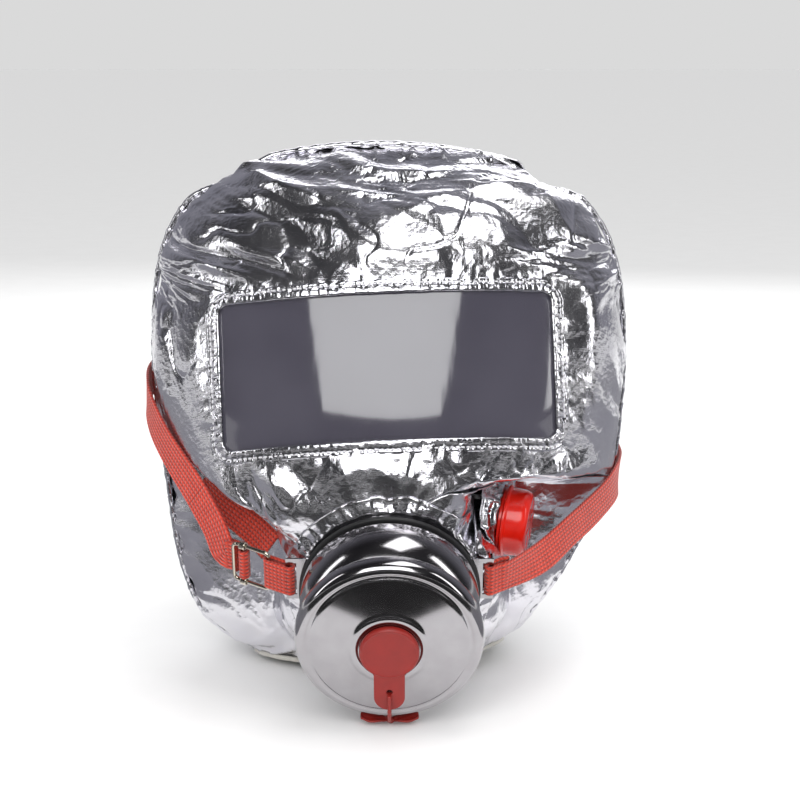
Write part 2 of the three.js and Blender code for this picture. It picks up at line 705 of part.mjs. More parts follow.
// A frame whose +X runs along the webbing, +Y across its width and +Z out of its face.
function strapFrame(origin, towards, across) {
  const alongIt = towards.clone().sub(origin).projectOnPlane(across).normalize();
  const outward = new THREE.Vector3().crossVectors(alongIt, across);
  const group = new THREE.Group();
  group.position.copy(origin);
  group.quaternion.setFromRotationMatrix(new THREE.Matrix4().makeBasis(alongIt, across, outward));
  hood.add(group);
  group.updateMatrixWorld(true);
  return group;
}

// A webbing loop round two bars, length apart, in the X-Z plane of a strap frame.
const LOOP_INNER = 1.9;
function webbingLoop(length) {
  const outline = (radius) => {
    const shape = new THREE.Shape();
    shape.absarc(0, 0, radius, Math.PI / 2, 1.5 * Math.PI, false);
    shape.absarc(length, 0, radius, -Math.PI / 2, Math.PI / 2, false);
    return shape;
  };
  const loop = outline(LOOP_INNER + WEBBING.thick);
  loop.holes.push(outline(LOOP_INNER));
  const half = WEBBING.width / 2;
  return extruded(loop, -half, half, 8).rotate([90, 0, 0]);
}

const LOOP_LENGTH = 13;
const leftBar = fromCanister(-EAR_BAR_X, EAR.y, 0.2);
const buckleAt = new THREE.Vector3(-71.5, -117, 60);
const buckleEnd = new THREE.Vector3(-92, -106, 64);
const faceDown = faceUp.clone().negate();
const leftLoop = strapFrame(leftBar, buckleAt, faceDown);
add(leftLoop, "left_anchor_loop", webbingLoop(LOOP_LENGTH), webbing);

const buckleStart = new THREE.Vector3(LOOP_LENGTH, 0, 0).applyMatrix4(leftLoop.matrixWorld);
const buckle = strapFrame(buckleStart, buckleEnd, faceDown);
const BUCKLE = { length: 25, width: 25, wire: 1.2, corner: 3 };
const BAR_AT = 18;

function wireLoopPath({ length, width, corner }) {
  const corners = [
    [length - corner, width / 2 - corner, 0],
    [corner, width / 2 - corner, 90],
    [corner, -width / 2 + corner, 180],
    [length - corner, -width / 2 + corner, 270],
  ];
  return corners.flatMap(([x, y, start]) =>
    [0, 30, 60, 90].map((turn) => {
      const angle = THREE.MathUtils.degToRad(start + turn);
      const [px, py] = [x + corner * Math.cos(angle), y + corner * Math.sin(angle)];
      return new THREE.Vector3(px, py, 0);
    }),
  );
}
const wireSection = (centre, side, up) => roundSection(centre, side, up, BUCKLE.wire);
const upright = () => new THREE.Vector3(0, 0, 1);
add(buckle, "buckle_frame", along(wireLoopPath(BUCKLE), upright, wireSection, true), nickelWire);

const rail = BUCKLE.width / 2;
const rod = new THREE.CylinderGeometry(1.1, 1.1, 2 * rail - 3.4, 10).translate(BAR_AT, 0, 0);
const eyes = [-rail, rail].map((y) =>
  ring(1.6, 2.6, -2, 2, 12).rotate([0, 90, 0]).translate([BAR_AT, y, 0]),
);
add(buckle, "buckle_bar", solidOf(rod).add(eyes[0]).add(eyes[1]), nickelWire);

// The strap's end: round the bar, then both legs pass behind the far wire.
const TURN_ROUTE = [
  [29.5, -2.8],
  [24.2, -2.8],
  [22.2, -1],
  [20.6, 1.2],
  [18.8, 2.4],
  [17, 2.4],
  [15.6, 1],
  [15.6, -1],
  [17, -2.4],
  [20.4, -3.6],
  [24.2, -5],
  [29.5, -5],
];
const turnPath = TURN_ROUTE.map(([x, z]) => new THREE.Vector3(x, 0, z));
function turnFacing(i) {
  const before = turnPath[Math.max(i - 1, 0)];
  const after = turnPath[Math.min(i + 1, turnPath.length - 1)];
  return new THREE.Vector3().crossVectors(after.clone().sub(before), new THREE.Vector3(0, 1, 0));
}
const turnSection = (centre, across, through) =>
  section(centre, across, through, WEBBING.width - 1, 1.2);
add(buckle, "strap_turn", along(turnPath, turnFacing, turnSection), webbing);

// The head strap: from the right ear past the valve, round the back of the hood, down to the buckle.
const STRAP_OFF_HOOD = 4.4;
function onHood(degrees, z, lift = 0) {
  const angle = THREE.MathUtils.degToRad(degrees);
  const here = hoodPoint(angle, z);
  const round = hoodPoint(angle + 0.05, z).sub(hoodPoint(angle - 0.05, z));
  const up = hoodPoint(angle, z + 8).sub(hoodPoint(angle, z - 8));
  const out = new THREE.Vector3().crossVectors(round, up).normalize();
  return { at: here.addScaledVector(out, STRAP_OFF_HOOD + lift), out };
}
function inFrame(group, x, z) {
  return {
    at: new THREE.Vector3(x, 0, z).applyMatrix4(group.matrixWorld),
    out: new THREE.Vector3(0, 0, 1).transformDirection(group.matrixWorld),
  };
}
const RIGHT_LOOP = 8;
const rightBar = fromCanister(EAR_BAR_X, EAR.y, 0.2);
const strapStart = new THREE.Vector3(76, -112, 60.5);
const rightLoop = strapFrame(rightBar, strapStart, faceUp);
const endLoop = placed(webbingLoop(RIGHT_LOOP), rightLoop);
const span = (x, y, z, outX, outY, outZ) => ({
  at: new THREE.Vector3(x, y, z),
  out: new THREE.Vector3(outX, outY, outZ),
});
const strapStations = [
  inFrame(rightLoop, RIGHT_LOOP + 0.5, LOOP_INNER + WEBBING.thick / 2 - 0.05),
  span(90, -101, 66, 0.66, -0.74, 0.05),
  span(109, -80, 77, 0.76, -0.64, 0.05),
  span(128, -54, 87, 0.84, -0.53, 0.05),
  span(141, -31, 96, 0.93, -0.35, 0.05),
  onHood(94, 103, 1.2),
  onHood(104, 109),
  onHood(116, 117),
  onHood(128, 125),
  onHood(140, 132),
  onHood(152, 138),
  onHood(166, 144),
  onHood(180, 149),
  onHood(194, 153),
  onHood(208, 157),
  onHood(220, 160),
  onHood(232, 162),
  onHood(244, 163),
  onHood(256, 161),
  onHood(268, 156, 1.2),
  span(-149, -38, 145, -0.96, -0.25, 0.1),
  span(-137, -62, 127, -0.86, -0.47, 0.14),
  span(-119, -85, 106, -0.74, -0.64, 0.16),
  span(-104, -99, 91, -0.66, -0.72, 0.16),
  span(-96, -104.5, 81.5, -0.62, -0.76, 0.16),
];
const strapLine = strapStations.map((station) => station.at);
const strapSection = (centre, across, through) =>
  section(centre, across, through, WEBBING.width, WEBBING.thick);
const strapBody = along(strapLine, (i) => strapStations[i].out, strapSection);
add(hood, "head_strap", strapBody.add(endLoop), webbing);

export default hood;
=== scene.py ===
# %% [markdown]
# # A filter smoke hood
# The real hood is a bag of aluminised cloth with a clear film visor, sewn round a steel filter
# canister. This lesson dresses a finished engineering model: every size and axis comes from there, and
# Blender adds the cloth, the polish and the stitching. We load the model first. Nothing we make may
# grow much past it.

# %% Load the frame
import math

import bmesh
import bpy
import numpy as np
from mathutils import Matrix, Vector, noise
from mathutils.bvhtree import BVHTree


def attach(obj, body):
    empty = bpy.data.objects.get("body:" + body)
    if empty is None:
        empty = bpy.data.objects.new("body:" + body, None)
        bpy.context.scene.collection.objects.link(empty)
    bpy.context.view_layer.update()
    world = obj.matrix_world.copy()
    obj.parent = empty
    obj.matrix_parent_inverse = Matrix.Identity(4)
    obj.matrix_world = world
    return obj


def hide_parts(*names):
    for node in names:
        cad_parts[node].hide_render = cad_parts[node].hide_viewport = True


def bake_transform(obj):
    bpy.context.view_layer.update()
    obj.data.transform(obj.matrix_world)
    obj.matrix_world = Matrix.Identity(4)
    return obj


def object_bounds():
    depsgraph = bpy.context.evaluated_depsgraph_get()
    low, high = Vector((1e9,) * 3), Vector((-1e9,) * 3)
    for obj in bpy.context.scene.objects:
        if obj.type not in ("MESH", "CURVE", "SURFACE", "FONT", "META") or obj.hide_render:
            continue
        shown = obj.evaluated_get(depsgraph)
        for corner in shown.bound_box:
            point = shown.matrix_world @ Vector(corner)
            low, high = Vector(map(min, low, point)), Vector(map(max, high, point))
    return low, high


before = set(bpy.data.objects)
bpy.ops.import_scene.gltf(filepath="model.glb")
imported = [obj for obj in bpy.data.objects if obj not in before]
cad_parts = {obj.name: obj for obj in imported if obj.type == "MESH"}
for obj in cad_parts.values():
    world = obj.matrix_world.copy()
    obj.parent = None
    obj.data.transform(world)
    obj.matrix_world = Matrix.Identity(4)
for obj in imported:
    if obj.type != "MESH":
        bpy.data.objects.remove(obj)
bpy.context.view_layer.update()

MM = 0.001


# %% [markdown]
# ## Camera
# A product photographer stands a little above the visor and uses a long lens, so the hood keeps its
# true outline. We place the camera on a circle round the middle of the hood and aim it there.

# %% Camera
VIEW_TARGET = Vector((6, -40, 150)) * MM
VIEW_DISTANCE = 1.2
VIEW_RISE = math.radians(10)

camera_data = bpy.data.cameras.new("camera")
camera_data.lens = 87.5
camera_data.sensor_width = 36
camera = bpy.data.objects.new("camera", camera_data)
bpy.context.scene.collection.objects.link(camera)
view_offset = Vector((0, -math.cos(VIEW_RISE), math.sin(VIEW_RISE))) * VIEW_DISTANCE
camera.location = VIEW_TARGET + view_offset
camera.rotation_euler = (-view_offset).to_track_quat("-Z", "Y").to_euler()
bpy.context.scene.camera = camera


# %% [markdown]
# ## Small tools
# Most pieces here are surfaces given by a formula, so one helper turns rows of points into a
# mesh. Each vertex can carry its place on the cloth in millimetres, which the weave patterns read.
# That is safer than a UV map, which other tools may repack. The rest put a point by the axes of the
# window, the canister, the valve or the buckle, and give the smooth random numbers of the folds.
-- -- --
* [What you are asked to do] Emit, unaltered, the lines from the top of the listing down through the line that holds "const BAR_AT = 18;"; emit nothing else.

* [Problem solution]
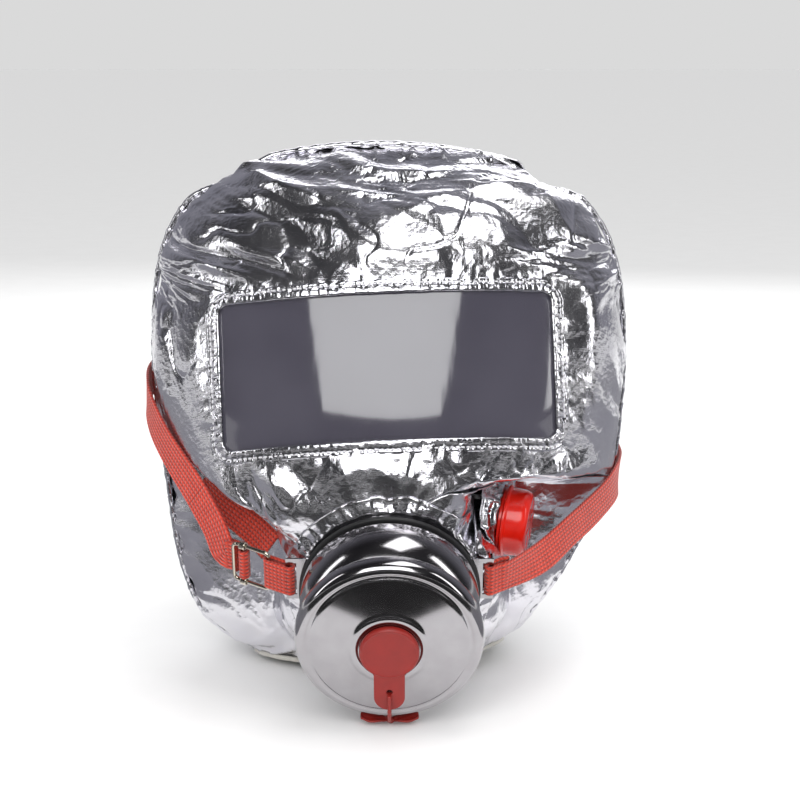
Write part 2 of the three.js and Blender code for this picture. It picks up at line 705 of part.mjs. More parts follow.
// A frame whose +X runs along the webbing, +Y across its width and +Z out of its face.
function strapFrame(origin, towards, across) {
  const alongIt = towards.clone().sub(origin).projectOnPlane(across).normalize();
  const outward = new THREE.Vector3().crossVectors(alongIt, across);
  const group = new THREE.Group();
  group.position.copy(origin);
  group.quaternion.setFromRotationMatrix(new THREE.Matrix4().makeBasis(alongIt, across, outward));
  hood.add(group);
  group.updateMatrixWorld(true);
  return group;
}

// A webbing loop round two bars, length apart, in the X-Z plane of a strap frame.
const LOOP_INNER = 1.9;
function webbingLoop(length) {
  const outline = (radius) => {
    const shape = new THREE.Shape();
    shape.absarc(0, 0, radius, Math.PI / 2, 1.5 * Math.PI, false);
    shape.absarc(length, 0, radius, -Math.PI / 2, Math.PI / 2, false);
    return shape;
  };
  const loop = outline(LOOP_INNER + WEBBING.thick);
  loop.holes.push(outline(LOOP_INNER));
  const half = WEBBING.width / 2;
  return extruded(loop, -half, half, 8).rotate([90, 0, 0]);
}

const LOOP_LENGTH = 13;
const leftBar = fromCanister(-EAR_BAR_X, EAR.y, 0.2);
const buckleAt = new THREE.Vector3(-71.5, -117, 60);
const buckleEnd = new THREE.Vector3(-92, -106, 64);
const faceDown = faceUp.clone().negate();
const leftLoop = strapFrame(leftBar, buckleAt, faceDown);
add(leftLoop, "left_anchor_loop", webbingLoop(LOOP_LENGTH), webbing);

const buckleStart = new THREE.Vector3(LOOP_LENGTH, 0, 0).applyMatrix4(leftLoop.matrixWorld);
const buckle = strapFrame(buckleStart, buckleEnd, faceDown);
const BUCKLE = { length: 25, width: 25, wire: 1.2, corner: 3 };
const BAR_AT = 18;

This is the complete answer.